Vulgar Facebook Posting May Constitute Protected Concerted Activity
Labor & Employment Alert — November 12, 2010
by Judd H. Lees
At Williams Kastner’s recent half-day Labor and Employment Seminar, we discussed the expansion of retaliation protection for employees. One of the areas of recent expansion is the National Labor Relations Act which provides retaliation protection for traditional union activities but also more general “concerted, protected activity” for the mutual aid and protection of employees. In American Medical Response of Connecticut, Inc., an employee alleged that critical comments on her Facebook page about her supervisor constituted the requisite “concerted, protected activity” which could not be the basis for a subsequent discharge. A Regional Director for the National Labor Relations Board apparently agreed and has issued a complaint against the employer.
American Medical Response of Connecticut, Inc. is an ambulance service. Like many employers it has adopted several social media policies in response to the increasing prevalence of critical postings about employers posted by employees on Facebook and other social media sites. One written policy prohibited employees from disparaging the company or its management and prohibited the depiction of the company “in any way” on the Internet without the company’s prior approval. An emergency medical technician working for the company posted a number of vulgar comments about her supervisor on her Facebook page and criticized the company for promoting this individual to a supervisory position.

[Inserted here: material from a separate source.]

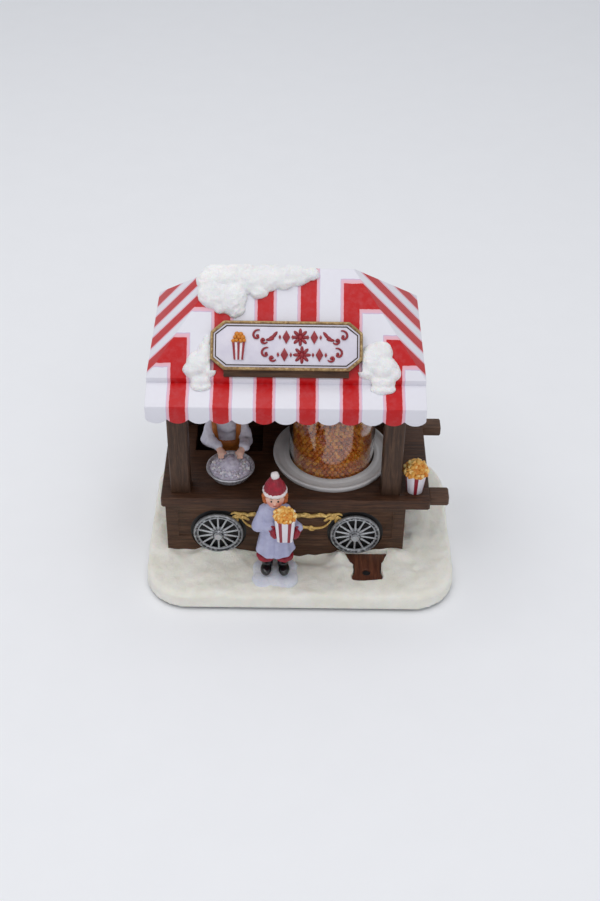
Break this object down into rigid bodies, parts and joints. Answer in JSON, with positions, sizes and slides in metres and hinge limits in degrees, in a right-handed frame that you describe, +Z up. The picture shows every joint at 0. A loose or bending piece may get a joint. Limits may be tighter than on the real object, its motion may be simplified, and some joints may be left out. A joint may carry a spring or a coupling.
{
  "type": "popcorn cart display piece",
  "caption": "Miniature winter-village popcorn cart with striped hipped roof, scalloped awning, spoked wheels, clear popper dome and snow base.",
  "frame": {"origin": "on the table, under the centre of the snow base", "axes": "+Z up, the serving side faces -Y, the shafts point to +X"},
  "size_m": [0.131, 0.092, 0.1328],
  "materials": {
    "snow": "white snow paint with fine iridescent glitter",
    "dark_plate": "matt moulded plastic",
    "foot_rubber": "matt",
    "screw_steel": "zinc plated",
    "cart_brown": "brown paint with brushed wood grain",
    "plank_brown": "reddish brown paint with wood grain",
    "wheel_silver": "silver paint with dark wash",
    "gilt": "antique gold paint",
    "striped_roof": "white with painted red stripes and pink borders",
    "sign_pale": "pale lilac paint",
    "sign_crimson": "crimson paint",
    "clear_dome": "clear moulded plastic",
    "popcorn": "amber foam beads",
    "dish_grey": "satin pale grey",
    "housing_black": "matt moulded plastic",
    "motor_steel": "plated steel",
    "fan_white": "moulded plastic",
    "cell_wrap": "printed sleeve, no marks",
    "contact_brass": "plated spring metal",
    "lead_red": "insulated wire",
    "figure_paint": "hand painted figure",
    "bowl_silver": "silver paint",
    "kernel_cream": "cream and amber paint",
    "carton_paint": "white with red stripes"
  },
  "bodies": {
    "cart": {"rubber_feet": "foot_rubber", "base_plate": "dark_plate", "base_screws": "screw_steel", "snow_base": "snow", "path_plank": "plank_brown", "wagon_body": "cart_brown", "wheel_front_left": "wheel_silver", "wheel_front_right": "wheel_silver", "wheel_rear_left": "wheel_silver", "wheel_rear_right": "wheel_silver", "wheel_pins": "wheel_silver", "scroll_ornament": "gilt", "counter_top": "cart_brown", "post_front_left": "cart_brown", "post_front_right": "cart_brown", "post_rear_left": "cart_brown", "post_rear_right": "cart_brown", "shaft_front": "cart_brown", "shaft_rear": "cart_brown", "back_wall": "cart_brown", "roof_frame": "cart_brown", "roof_shell": "striped_roof", "awning": "striped_roof", "sign_board": "gilt", "sign_frame": "gilt", "sign_face": "sign_pale", "sign_ornament": "sign_crimson", "roof_snow_ridge": "snow", "roof_snow_left": "snow", "roof_snow_right": "snow", "popper_dome": "clear_dome", "popcorn_fill": "popcorn", "dome_dish": "dish_grey", "blower_housing": "housing_black", "air_screen": "housing_black", "motor": "motor_steel", "motor_sleeve": "housing_black", "battery_box": "housing_black", "battery_cells": "cell_wrap", "battery_contacts": "contact_brass", "switch_body": "housing_black", "leads": "lead_red", "mixing_bowl": "bowl_silver", "bowl_popcorn": "kernel_cream", "vendor_figure": "figure_paint", "shelf_bucket": "carton_paint", "bucket_popcorn": "kernel_cream", "child_snow_pad": "snow", "child_figure": "figure_paint", "child_carton": "carton_paint", "carton_popcorn": "kernel_cream"},
    "impeller": {"motor_shaft": "screw_steel", "impeller": "fan_white"},
    "battery_door": {"battery_door": "dark_plate"},
    "switch_knob": {"switch_knob": "dark_plate"}
  },
  "joints": [
    {"name": "impeller_spin", "type": "hinge", "parent": "cart", "child": "impeller", "pos_m": [0.0131, 0.0083, 0.0282], "axis": [0, 0, 1], "continuous": true},
    {"name": "battery_door_hinge", "type": "hinge", "parent": "cart", "child": "battery_door", "pos_m": [-0.02585, 0.0313, 0.002], "axis": [1, 0, 0], "range_deg": [0, 80]},
    {"name": "switch_slide", "type": "slide", "parent": "cart", "child": "switch_knob", "axis": [1, 0, 0], "range_m": [0, 0.002]}
  ]
}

The comments were apparently prompted by her supervisor’s investigation into customer complaints against the employee. The employee’s Facebook comments drew written support and responses from several fellow employees. The employee was later terminated and filed an unfair labor practice charge with the Regional office of the National Labor Relations Board alleging that the employer’s social media policies were overbroad and that her termination was unlawfully tied to conduct protected under the NLRA.
The Regional office investigated and determined there was merit to the charge and has issued a complaint against the company. The Regional Director determined that the social media policy at issue was overly broad and could have interfered with the employee’s right to engage in protected activity and may have played an unlawful role in her termination. In essence, the Region applied the same type of protection afforded employee talk around the water cooler about working conditions, to Facebook and other social media sites. The employer has denied that the employee’s termination had anything to do with the postings and has argued that its policies are lawful under the National Labor Relations Act. The hearing is scheduled for January of 2011.
It is important to note that the decision to issue the complaint does not constitute a final Board ruling that such conduct is protected under the Act or that social media is the same as the workplace. The matter still has to proceed to hearing before an administrative law judge and, in the event either party is unhappy with the ruling, may result in an appeal to the Board for a final ruling.
Hard on the heels of this ruling was a recent arbitration award in Washington-Baltimore Newspaper Guild, Local 32035 & Radio Free Asia, in which an arbitrator ordered the reinstatement of a reporter who used Twitter to air his response to complaints by two subjects of a story he had written. These complaints were contained in their blogs. In terminating the reporter, employer Radio Free Asia claimed that he had been warned not to use Twitter to criticize the subjects of his stories. The arbitrator determined that the warning provided to the reporter had been unclear and ordered the reporter’s reinstatement.
Both cases underscore the need for a constant review and update of employer policies governing employee use of social media. The primary focus of such rules should pertain to improper use of company equipment and unprotected activity at the workplace. When the policies deal more generally with disparagement outside the workplace, the policies come dangerously close to restricting speech and retaliating for whistle blower activity. This is especially true if fellow employees are interacting with the social media “discussion.” We will keep you apprised of the ruling in the American Response of Connecticut decision as well as other rulings in the fast-developing social media arena.
Judd H. Lees is a Member in the Seattle office of Williams Kastner. He has 30 years of experience practicing labor and employment law, and currently serves as Chair of the firm’s Labor & Employment Practice Group. Judd represents both unionized and nonunionized employers in the private and public sector, including clients in the construction, manufacturing and the transportation industries before federal and state agencies, including the Department of Labor, National Labor Relations Board and the Washington State Department of Labor and Industries.